The sequence when Fassbender flees to his home in the Dominican Republic, only to discover his secret girlfriend has been attacked, was filmed on location in the DR. That said, it wasn’t quite as hot, wet, and humid as it looks in the movie—a diffusion filter was utilized in post-production for the DR scenes, in order to give those scenes a vibrant shimmer.

The sequences in Florida were actually shot in New Orleans. The house where Fassbender fights “the brute”—one of the assassins who attacked his girlfriend—was built by the production, inspired by the location where they found to film. According to production designer Don Brute, “It was originally written that Brute lived on a less-traveled street, where the houses seemed humbler, but when we shot it felt like the kind of place somebody with a lot of hidden money might buy.”

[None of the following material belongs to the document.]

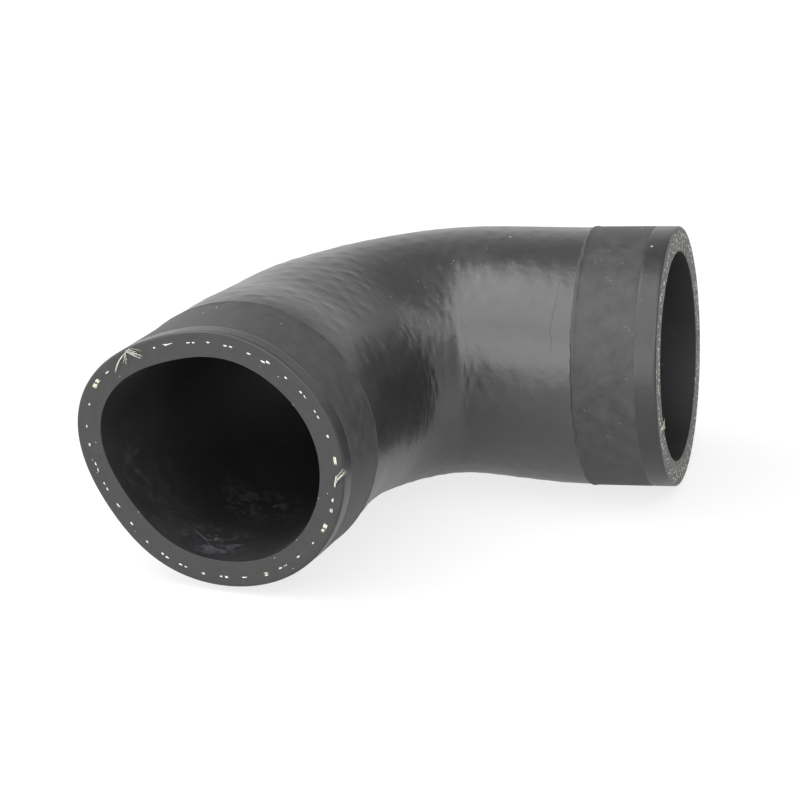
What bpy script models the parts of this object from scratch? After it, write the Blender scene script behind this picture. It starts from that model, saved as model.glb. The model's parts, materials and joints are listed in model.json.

As for the final sequence in upstate New York: That was actually filmed in the area around Chicago and St. Charles, Illinois. So that’s a lot of different places for one movie! And, as Burt said in the same interview, that presented challenges for creating a coherent aesthetic for the film. “There was the challenge of the different locales. In the Dominican Republic you were dealing with a different language and a different texture: it was lusher, it was greener, it was more colorful. That versus the sort of grayness of Paris. And then there was the big city feel of Chicago.”